If you want a simpler mental model:

  • capacity = how many requests you allow
  • window = time window

Example: 60 requests per minute.

cpp
#include <chrono>
#include <vix.hpp>
#include <vix/middleware/app/presets.hpp>

using namespace vix;

int main()
{
  App app;

  // 60 requests per minute per client key (default key_header: x-forwarded-for)
  app.use("/api", middleware::app::rate_limit_dev(
      60,
      std::chrono::minutes(1)
  ));

  app.get("/api/ping", [](Request &, Response &res) {
    res.json({"ok", true, "msg", "pong"});
  });

  app.run(8080);
}

Important

By default the limiter uses x-forwarded-for as client key.

In dev you can simulate client IPs by sending that header:

bash
curl -i http://localhost:8080/api/ping -H "X-Forwarded-For: 9.9.9.9"

3) Custom key: limit by your own header

Sometimes you want to limit by:

  • user id
  • API key
  • session id
  • tenant id

You can pass a header name as key:

cpp
#include <vix.hpp>
#include <vix/middleware/app/presets.hpp>

using namespace vix;

int main()
{
  App app;

  // limit per "x-user-id"
  app.use("/api", middleware::app::rate_limit_custom_dev(
      10.0,   // capacity
      1.0,    // refill per second
      "x-user-id"
  ));

  app.get("/api/ping", [](Request &req, Response &res) {
    res.json({
      "ok", true,
      "user", req.header("x-user-id")
    });
  });

  app.run(8080);
}

Test:

bash
curl -i http://localhost:8080/api/ping -H "x-user-id: alice"
curl -i http://localhost:8080/api/ping -H "x-user-id: bob"

Each user has their own bucket.

4) Real production pattern: CORS + IP filter + rate limit (order matters)

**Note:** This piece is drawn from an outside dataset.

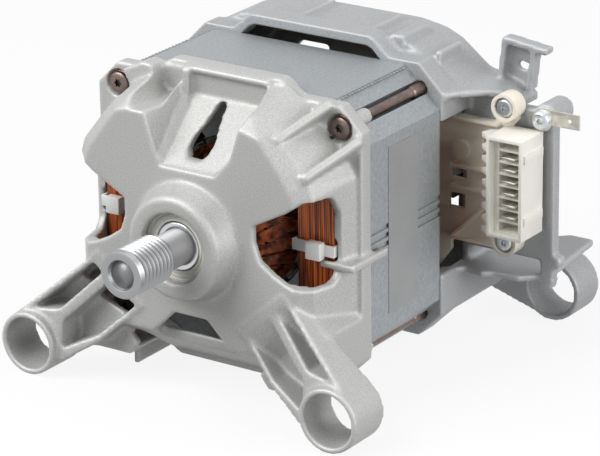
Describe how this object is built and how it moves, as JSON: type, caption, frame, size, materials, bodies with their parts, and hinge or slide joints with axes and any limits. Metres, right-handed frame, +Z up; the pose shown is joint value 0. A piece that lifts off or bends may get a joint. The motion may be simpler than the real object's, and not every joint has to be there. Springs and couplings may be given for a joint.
{
  "type": "washing machine motor",
  "caption": "Belt-drive universal motor with cast end shields, ribbed mounting arms with round lugs, laminated stator, grooved drive pulley and side connector.",
  "frame": {"origin": "on the shaft axis, in the middle of the pulley's belt track", "axes": "+Y runs along the shaft towards the back of the motor, +X is to the right seen from the pulley, +Z is up with the mounting lugs below the shaft"},
  "size_m": [0.2054, 0.2135, 0.1351],
  "materials": {
    "cast_light": "raw die casting, light warm grey, fine grain",
    "cast_mid": "raw die casting, mid grey, fine grain",
    "lamination": "stacked sheet steel with a thin varnish",
    "label": "blank satin grey film",
    "copper": "enamelled copper wire, glossy orange brown",
    "copper_dark": "enamelled and dipped copper wire, dark orange",
    "insulation": "greenish grey insulating sheet",
    "tie_white": "natural white nylon",
    "bronze_steel": "brown passivated steel",
    "bearing_steel": "ground bearing steel",
    "seal_cream": "cream rubber seal",
    "cream_plastic": "cream moulded plastic",
    "brown_plastic": "dark phenolic moulding",
    "connector_white": "cream white moulded plastic",
    "tinned_metal": "tinned brass",
    "zinc_steel": "zinc plated steel",
    "bright_steel": "turned and polished steel",
    "commutator_copper": "bare turned copper",
    "ferrite": "dark sintered ferrite",
    "carbon": "pressed carbon"
  },
  "bodies": {
    "housing": {"front_end_shield": "cast_light", "rear_end_shield": "cast_mid", "stator_core": "lamination", "side_label": "label", "field_coil_left": "copper", "field_coil_right": "copper", "field_winding_left": "copper", "field_winding_right": "copper", "coil_former_left": "insulation", "coil_former_right": "insulation", "cable_tie_left": "tie_white", "cable_tie_right": "tie_white", "tie_bolts": "bronze_steel", "front_bearing_outer_ring": "bearing_steel", "front_bearing_seals": "seal_cream", "rear_bearing_outer_ring": "bearing_steel", "rear_bearing_seals": "seal_cream", "wave_washer": "bearing_steel", "brush_carrier": "cream_plastic", "brush_holder_left": "brown_plastic", "brush_holder_right": "brown_plastic", "connector_block": "connector_white", "connector_blades": "tinned_metal", "carrier_screws": "zinc_steel", "earth_tab": "tinned_metal", "earth_screw": "zinc_steel", "tacho_coil": "copper", "tacho_cap": "cream_plastic", "brush_spring_left": "bright_steel", "brush_spring_right": "bright_steel"},
    "rotor": {"rotor_shaft": "bright_steel", "drive_pulley": "bright_steel", "armature_core": "lamination", "slot_wedges": "insulation", "armature_insulators": "insulation", "armature_winding_front": "copper_dark", "armature_winding_rear": "copper_dark", "commutator_hub": "brown_plastic", "commutator_bars": "commutator_copper", "tacho_magnet": "ferrite", "front_bearing_inner_ring": "bearing_steel", "rear_bearing_inner_ring": "bearing_steel"},
    "front_ball_cage": {"front_bearing_balls": "bearing_steel", "front_bearing_cage": "bearing_steel"},
    "rear_ball_cage": {"rear_bearing_balls": "bearing_steel", "rear_bearing_cage": "bearing_steel"},
    "brush_left": {"carbon_brush_left": "carbon"},
    "brush_right": {"carbon_brush_right": "carbon"}
  },
  "joints": [
    {"name": "rotor_spin", "type": "hinge", "parent": "housing", "child": "rotor", "pos_m": [0, 0, 0], "axis": [0, 1, 0], "continuous": true},
    {"name": "front_cage_spin", "type": "hinge", "parent": "housing", "child": "front_ball_cage", "pos_m": [0, 0.0305, 0], "axis": [0, 1, 0], "continuous": true},
    {"name": "rear_cage_spin", "type": "hinge", "parent": "housing", "child": "rear_ball_cage", "pos_m": [0, 0.163, 0], "axis": [0, 1, 0], "continuous": true},
    {"name": "brush_right_slide", "type": "slide", "parent": "housing", "child": "brush_right", "axis": [1, 0, 0], "range_m": [0, 0.008], "stiffness_N_per_m": 60, "springref_m": -0.002, "deforming": ["brush_spring_right"]},
    {"name": "brush_left_slide", "type": "slide", "parent": "housing", "child": "brush_left", "axis": [-1, 0, 0], "range_m": [0, 0.008], "stiffness_N_per_m": 60, "springref_m": -0.002, "deforming": ["brush_spring_left"]}
  ],
  "couplings": [
    {"joint": "front_cage_spin", "follows": "rotor_spin", "ratio": 0.386},
    {"joint": "rear_cage_spin", "follows": "rotor_spin", "ratio": 0.3705}
  ]
}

This is your combined example (short explanation):

  • CORS runs first (blocks bad origins)
  • IP filter runs second (blocks denied IPs)
  • Rate limit runs third (protects the allowed traffic)
cpp
app.use("/api", middleware::app::cors_ip_demo());
app.use("/api", middleware::app::ip_filter_dev("x-vix-ip", {"1.2.3.4"}));
app.use("/api", middleware::app::rate_limit_custom_dev(
  5.0, 0.0, "x-vix-ip"
));

Why explicit OPTIONS routes?

Browsers send a preflight request (OPTIONS).
If OPTIONS is auto-handled before middleware runs, you may miss CORS headers.

So you add:

cpp
app.options("/api/ping", [](Request&, Response& res){
  res.status(204).send();
});

Common beginner mistakes

  1. Forgetting that rate limiting needs a stable key
    If your key header changes on every request, the limiter becomes useless.

  2. Using X-Forwarded-For without a reverse proxy
    In real deployments, your reverse proxy (nginx, cloud LB) sets this header. In local tests, you can set it manually with curl.

  3. Putting rate limit before IP filter (or auth)
    Usually you want to reject denied requests early, then rate limit what is allowed.

Summary

  • Use rate_limit_custom_dev(capacity, refill_per_sec, key_header) when you want full control.
  • Use rate_limit_dev(capacity, window) for the simple "N requests per time window" model.
  • Always think about the key (IP, user id, api key, etc.).